Set down exactly the lines that run from the line with "obj.parent = None" to the end of the data, and nothing else.

**Source excerpt:**
+-------+

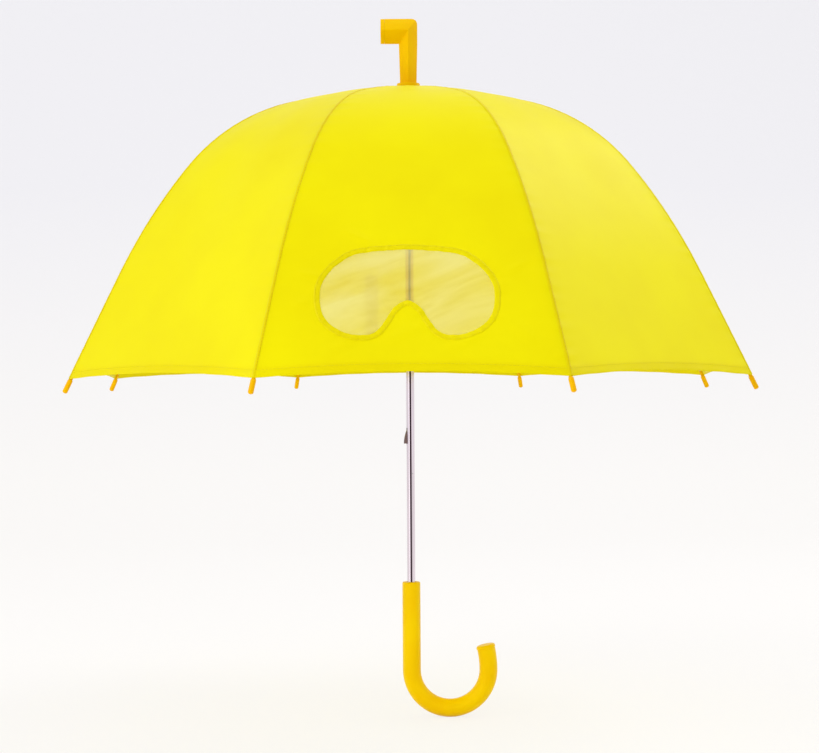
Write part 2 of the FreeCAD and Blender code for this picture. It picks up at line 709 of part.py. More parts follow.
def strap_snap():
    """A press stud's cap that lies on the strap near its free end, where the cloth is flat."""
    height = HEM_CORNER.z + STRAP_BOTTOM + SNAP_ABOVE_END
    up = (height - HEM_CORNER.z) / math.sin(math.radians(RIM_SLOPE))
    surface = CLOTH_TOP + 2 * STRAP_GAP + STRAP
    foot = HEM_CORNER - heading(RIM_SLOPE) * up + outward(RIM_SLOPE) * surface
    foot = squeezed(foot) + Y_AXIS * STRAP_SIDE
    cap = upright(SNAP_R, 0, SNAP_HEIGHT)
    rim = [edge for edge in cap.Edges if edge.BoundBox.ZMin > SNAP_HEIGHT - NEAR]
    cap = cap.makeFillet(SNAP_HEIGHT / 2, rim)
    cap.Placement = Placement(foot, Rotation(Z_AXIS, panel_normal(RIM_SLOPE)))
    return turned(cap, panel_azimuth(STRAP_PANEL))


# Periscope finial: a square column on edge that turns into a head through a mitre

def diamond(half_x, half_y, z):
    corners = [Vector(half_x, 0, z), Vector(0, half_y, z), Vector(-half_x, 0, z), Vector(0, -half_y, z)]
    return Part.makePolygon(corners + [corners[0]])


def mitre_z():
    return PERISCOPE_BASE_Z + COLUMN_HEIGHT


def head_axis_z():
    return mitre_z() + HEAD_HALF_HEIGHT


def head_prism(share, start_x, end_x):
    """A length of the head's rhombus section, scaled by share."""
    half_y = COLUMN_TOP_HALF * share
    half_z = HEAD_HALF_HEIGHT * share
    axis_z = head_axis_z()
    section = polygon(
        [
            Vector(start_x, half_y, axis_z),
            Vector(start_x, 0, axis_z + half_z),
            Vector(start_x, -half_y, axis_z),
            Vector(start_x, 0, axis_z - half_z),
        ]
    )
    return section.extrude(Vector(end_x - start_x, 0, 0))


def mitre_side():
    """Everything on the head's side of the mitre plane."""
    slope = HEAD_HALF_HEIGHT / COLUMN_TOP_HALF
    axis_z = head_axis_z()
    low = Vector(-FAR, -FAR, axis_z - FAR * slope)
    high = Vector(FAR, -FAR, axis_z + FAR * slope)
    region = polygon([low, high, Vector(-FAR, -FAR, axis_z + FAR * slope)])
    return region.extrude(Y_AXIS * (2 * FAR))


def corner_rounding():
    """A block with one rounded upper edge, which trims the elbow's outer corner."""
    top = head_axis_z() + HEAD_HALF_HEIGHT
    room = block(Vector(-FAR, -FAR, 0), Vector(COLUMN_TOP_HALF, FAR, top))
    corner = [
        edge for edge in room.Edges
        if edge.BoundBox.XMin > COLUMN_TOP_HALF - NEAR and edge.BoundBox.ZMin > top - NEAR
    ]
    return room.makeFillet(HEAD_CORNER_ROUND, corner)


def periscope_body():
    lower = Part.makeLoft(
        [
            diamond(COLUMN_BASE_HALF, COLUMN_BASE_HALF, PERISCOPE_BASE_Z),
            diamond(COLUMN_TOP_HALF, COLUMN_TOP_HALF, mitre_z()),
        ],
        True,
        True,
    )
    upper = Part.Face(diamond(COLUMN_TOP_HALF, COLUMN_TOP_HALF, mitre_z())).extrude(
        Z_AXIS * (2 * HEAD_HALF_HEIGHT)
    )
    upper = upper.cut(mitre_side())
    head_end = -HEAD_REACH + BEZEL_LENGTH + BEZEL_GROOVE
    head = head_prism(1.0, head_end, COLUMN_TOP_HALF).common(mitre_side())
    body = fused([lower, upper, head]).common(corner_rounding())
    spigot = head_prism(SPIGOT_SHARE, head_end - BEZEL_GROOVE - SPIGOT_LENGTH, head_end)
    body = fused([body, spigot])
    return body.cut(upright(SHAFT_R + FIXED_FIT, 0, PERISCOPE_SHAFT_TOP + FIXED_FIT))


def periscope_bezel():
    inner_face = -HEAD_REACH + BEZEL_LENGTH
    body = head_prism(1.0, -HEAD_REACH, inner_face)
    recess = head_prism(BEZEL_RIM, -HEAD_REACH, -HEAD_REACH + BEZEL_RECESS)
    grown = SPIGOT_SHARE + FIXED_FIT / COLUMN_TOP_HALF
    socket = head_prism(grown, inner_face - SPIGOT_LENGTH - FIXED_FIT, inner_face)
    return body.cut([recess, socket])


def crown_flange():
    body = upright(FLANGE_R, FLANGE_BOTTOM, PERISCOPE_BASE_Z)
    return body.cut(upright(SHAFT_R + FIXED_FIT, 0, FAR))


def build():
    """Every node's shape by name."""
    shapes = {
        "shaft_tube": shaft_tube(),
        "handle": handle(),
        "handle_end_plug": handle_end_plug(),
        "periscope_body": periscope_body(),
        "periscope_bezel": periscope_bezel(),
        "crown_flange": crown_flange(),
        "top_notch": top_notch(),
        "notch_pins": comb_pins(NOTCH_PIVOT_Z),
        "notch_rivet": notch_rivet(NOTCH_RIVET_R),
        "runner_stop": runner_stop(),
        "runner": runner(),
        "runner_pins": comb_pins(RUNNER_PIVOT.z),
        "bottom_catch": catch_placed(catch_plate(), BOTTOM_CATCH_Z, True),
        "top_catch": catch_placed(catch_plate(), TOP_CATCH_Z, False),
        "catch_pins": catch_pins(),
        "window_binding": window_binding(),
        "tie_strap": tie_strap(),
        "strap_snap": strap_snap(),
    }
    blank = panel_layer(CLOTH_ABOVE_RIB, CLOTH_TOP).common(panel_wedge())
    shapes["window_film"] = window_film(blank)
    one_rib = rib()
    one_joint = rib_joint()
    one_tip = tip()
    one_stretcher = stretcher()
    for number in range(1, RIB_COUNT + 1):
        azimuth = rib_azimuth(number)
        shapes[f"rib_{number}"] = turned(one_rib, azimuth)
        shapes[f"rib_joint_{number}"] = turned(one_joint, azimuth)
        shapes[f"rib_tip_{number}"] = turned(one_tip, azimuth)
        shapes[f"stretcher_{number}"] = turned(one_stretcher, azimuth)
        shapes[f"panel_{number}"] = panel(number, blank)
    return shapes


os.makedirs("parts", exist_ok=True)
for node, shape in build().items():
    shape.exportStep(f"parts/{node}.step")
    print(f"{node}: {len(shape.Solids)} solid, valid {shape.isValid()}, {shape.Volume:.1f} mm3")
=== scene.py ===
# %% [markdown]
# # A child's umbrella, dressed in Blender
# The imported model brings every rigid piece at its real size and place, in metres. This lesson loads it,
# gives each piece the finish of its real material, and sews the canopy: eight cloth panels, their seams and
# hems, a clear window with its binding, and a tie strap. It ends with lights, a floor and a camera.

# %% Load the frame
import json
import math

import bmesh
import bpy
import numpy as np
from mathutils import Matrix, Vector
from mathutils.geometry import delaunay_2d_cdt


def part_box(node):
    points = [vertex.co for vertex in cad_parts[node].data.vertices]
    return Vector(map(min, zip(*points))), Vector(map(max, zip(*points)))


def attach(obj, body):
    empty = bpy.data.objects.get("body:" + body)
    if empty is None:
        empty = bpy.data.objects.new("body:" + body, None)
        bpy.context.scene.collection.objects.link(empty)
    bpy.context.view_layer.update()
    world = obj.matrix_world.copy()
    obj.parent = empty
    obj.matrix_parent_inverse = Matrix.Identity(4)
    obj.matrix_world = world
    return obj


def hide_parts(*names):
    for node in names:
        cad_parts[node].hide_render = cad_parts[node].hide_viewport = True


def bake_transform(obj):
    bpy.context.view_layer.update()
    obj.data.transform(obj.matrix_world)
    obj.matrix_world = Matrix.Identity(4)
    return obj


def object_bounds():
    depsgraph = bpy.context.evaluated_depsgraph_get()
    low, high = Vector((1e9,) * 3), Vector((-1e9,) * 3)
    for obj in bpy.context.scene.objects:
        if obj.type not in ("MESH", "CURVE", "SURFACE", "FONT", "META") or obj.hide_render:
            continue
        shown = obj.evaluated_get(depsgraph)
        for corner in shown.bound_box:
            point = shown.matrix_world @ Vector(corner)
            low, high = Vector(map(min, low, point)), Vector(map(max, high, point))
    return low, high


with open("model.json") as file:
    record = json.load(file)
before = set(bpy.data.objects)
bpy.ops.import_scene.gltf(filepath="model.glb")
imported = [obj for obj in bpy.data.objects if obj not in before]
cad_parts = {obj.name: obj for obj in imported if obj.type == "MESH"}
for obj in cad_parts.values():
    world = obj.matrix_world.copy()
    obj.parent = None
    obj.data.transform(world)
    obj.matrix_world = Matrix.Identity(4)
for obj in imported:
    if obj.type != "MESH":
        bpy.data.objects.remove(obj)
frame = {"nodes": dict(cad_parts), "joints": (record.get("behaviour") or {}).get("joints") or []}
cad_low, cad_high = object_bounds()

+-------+

**Response:**
    obj.parent = None
    obj.data.transform(world)
    obj.matrix_world = Matrix.Identity(4)
for obj in imported:
    if obj.type != "MESH":
        bpy.data.objects.remove(obj)
frame = {"nodes": dict(cad_parts), "joints": (record.get("behaviour") or {}).get("joints") or []}
cad_low, cad_high = object_bounds()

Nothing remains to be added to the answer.